The acting is mixed. Kate Beckinsale is pretty good at the wife/lead henchman role, although the number of 'wife' jokes they make starts to get disconcerting when you realize she's married to the director. Bryan Cranston is pretty good as the villainous President, even if he's saddled with a couple of baffling character actions. Jessica Biel isn't given enough of a character beyond 'the hero's girlfriend' to really give us a read. The big drag is the important one, as Collin Farrell is still consistently unsuited to this action hero roles that people keep saddling him with.

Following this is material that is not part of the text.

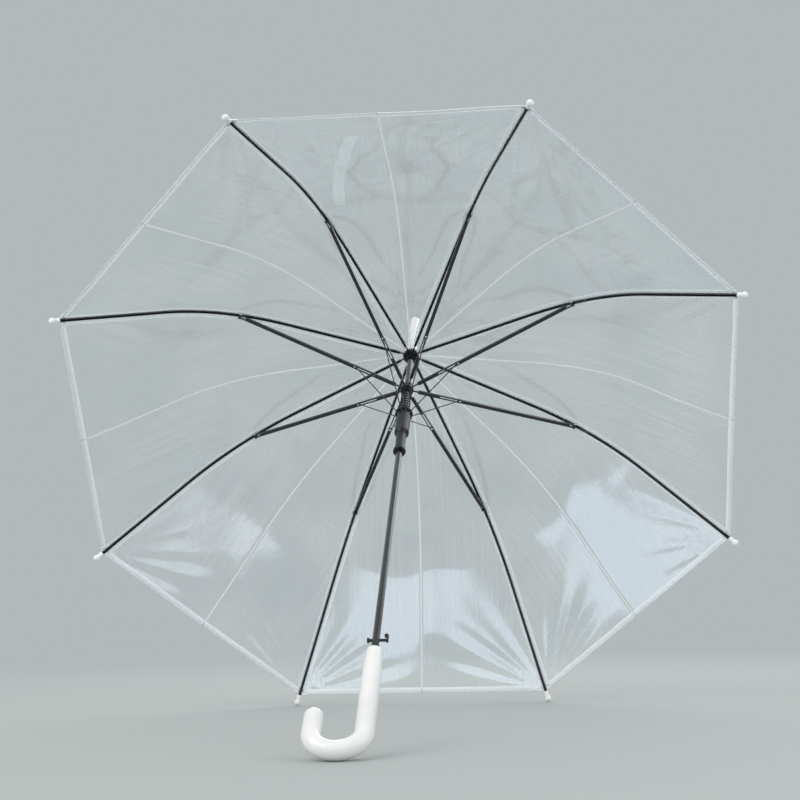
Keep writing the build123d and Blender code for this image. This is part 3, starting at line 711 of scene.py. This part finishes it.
# %% A lathe
def lathe(name, profile, centre, axis, material, turns=24):
    """A closed turned mesh from (radius, height) points, its height along axis from centre."""
    angle = np.linspace(0, 2 * math.pi, turns, endpoint=False)
    up = Vector(axis).normalized()
    out = up.orthogonal().normalized()
    around = up.cross(out)
    points = []
    for radius, height in profile:
        points += [Vector(centre) + up * height + (out * math.cos(a) + around * math.sin(a)) * radius
                   for a in angle]
    faces = [(i * turns + j, i * turns + (j + 1) % turns, (i + 1) * turns + (j + 1) % turns,
              (i + 1) * turns + j) for i in range(len(profile) - 1) for j in range(turns)]
    faces.append(tuple(range(turns))[::-1])
    faces.append(tuple(range((len(profile) - 1) * turns, len(profile) * turns)))
    mesh = bpy.data.meshes.new(name)
    mesh.from_pydata([tuple(p) for p in points], [], faces)
    mesh.polygons.foreach_set("use_smooth", [True] * len(mesh.polygons))
    mesh.materials.append(material)
    made = bpy.data.objects.new(name, mesh)
    bpy.context.scene.collection.objects.link(made)
    return made


# %% Head the rivets
DOME_RADIUS = 0.0021
DOME_HEIGHT = 0.0008
DOME_RIM = 0.0002
HEAD_FACE = 0.0031             # joint's middle to the face of the rivet's head
dome_profile = [(DOME_RADIUS, 0.0)] + [
    (DOME_RADIUS * math.cos(a), DOME_HEIGHT * math.sin(a) + DOME_RIM) for a in np.linspace(0.05, 1.45, 8)]
for k in range(1, RIBS + 1):
    pivot = joints[f"stretcher_{k}_joint"]
    pin_way = Vector(pivot["axis"]).normalized()
    for number, way in enumerate((pin_way, -pin_way), start=1):
        dome = lathe(f"rivet_dome_{k}_{number}", dome_profile, Vector(pivot["pos_m"]) + way * HEAD_FACE,
                     way, nickel)
        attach(dome, f"stretcher_{k}")
print("rivet domes", 2 * RIBS)

# %% [markdown]
# ## The cut of a half panel
# Each half panel is cut as a long triangle of film: as wide as half the hem and as long as the rib, with
# 2 % more for the hem and the seam. As the cut isn't a rectangle, its own area is given too, measured
# from the mesh before its thickness.


# %% [markdown]
# ## A pale studio
# Clear film shows what stands behind it, so the background decides how it reads: on pure white its white
# lines would vanish, and a soft grey keeps them. The world lights the umbrella evenly, but the camera,
# mirrors and see-through surfaces are shown the flat grey instead. The floor is matt paper near the
# umbrella, so that it takes a shadow, and fades into the same grey further out, with no horizon.

# %% Background
BACKGROUND = "#b2b9bb"
world = bpy.data.worlds.new("studio")
bpy.context.scene.world = world
world.use_nodes = True
sky = world.node_tree
sky.nodes.clear()
path = node(sky, "ShaderNodeLightPath")
indirect = node(sky, "ShaderNodeMath", {"operation": "MAXIMUM"}, i0=path.outputs["Is Glossy Ray"],
                i1=path.outputs["Is Transmission Ray"])
seen = node(sky, "ShaderNodeMath", {"operation": "MAXIMUM"}, i0=path.outputs["Is Camera Ray"],
            i1=indirect)
lit = node(sky, "ShaderNodeBackground", None, Color=colour("#ffffff"), Strength=0.95)
shown = node(sky, "ShaderNodeBackground", None, Color=colour(BACKGROUND), Strength=1.0)
both = node(sky, "ShaderNodeMixShader", None, i0=seen, i1=lit, i2=shown)
sky.links.new(both.outputs[0], node(sky, "ShaderNodeOutputWorld").inputs["Surface"])
print("background", BACKGROUND)

# %% Floor
FLOOR_TONE = "#9fa5a4"
FADE_FROM, FADE_TO = 0.8, 2.3  # metres from the middle of the floor
floor_paper, tree, out = new_material("studio_floor")
position = node(tree, "ShaderNodeNewGeometry").outputs["Position"]
far = node(tree, "ShaderNodeVectorMath", {"operation": "LENGTH"}, i0=position).outputs["Value"]
fade = node(tree, "ShaderNodeMapRange", {"interpolation_type": "SMOOTHSTEP"}, Value=far,
            From_Min=FADE_FROM, From_Max=FADE_TO)
paper = node(tree, "ShaderNodeBsdfPrincipled", None, Base_Color=colour(FLOOR_TONE), Roughness=0.85)
glow = node(tree, "ShaderNodeEmission", None, Color=colour(BACKGROUND), Strength=1.0)
floor_mix = node(tree, "ShaderNodeMixShader", None, i0=fade, i1=paper, i2=glow)
tree.links.new(floor_mix.outputs[0], out.inputs["Surface"])
bpy.ops.mesh.primitive_circle_add(vertices=96, radius=30, fill_type="NGON", location=(0, 0, 0))
floor = bpy.context.object
floor.name = "floor"
floor.data.materials.append(floor_paper)
print("floor fades from", FADE_FROM, "to", FADE_TO, "m")


# %% [markdown]
# ## Light
# Three large softboxes give soft, even light: a warm key from the left, a cool fill from the right, and
# a rim from behind, which lights the film's milk from its far side. Two weaker windows, in front and low
# on the left, are there to be mirrored. A lower panel is tilted so that it mirrors exactly those places,
# and the pale patches make the film look like film. All are large, so that no reflection is harsh.

# %% Softboxes and windows
def light_panel(name, place_at, aim, size, power, tint):
    """A rectangular area light that points from place_at to aim; size in metres, power in watts."""
    lamp = bpy.data.lights.new(name, "AREA")
    lamp.shape = "RECTANGLE"
    lamp.size, lamp.size_y = size
    lamp.energy = power
    lamp.color = colour(tint)[:3]
    made = bpy.data.objects.new(name, lamp)
    made.location = place_at
    made.rotation_euler = (Vector(aim) - Vector(place_at)).to_track_quat("-Z", "Y").to_euler()
    bpy.context.scene.collection.objects.link(made)
    return made


light_panel("key_softbox", (-1.7, -1.5, 2.3), (0, 0, 0.35), (2.1, 2.1), 31, "#fffaf2")
light_panel("fill_softbox", (2.2, -1.2, 1.3), (0, 0, 0.35), (1.6, 2.0), 14, "#f4f8ff")
light_panel("rim_softbox", (0.5, 2.4, 2.0), (0, 0.1, 0.45), (2.8, 1.8), 32, "#ffffff")
light_panel("window_front", (-0.25, -2.55, 1.35), (0, 0, 0.3), (1.2, 0.65), 4.6, "#dcebff")
light_panel("window_left", (-1.95, -1.3, 0.42), (0.3, 0, 0.2), (0.7, 0.8), 3.4, "#dcebff")
print("lights", len(bpy.data.lights))

# %% [markdown]
# ## Camera
# The camera stands low, a little to the right of the shaft's line, and looks slightly up into the open
# canopy. Its place, its aim and a small roll are set as angles, which is easier to adjust than a target
# point. The long lens keeps the far ribs from shrinking.

# %% Camera
CAMERA_PLACE = Vector((0.1742, -1.9166, 0.1592))
CAMERA_AZIMUTH, CAMERA_LOOK_UP, CAMERA_ROLL = (math.radians(a) for a in (4.926, 7.101, 1.248))
camera_data = bpy.data.cameras.new("camera")
camera_data.lens = 69.8
camera_data.sensor_width = 36.0
camera = bpy.data.objects.new("camera", camera_data)
ahead = Vector((-math.sin(CAMERA_AZIMUTH) * math.cos(CAMERA_LOOK_UP),
                math.cos(CAMERA_AZIMUTH) * math.cos(CAMERA_LOOK_UP), math.sin(CAMERA_LOOK_UP)))
level = ahead.to_track_quat("-Z", "Y").to_matrix().to_4x4()
camera.matrix_world = Matrix.Translation(CAMERA_PLACE) @ Matrix.Rotation(CAMERA_ROLL, 4, ahead) @ level
bpy.context.scene.collection.objects.link(camera)
bpy.context.scene.camera = camera
bpy.context.scene.view_settings.view_transform = "Standard"
# A look across the canopy passes many layers of film, so many clear bounces are allowed.
bpy.context.scene.cycles.transparent_max_bounces = 64
print("camera at", tuple(CAMERA_PLACE))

Ultimately this movie is just what it looked like: A shitty sci-fi/action movie, dressed up with the story of a better movie and the odd winking reference to the original. There are dozens of better adaptations of Phillip K Dick stories (I know a few of you still haven't seen Blade Runner) and you'd be better off seeing any of those. Go see Blade Runner if you want a better serious movie, or Minority Report if you want a better action. Hell, just go see the original, it's not perfect but it's a good time. This? This is just boring.

Elessar is a 22 year old cinephile and he found it weird how everyone said 'Shit' so often, in the EXACT same way.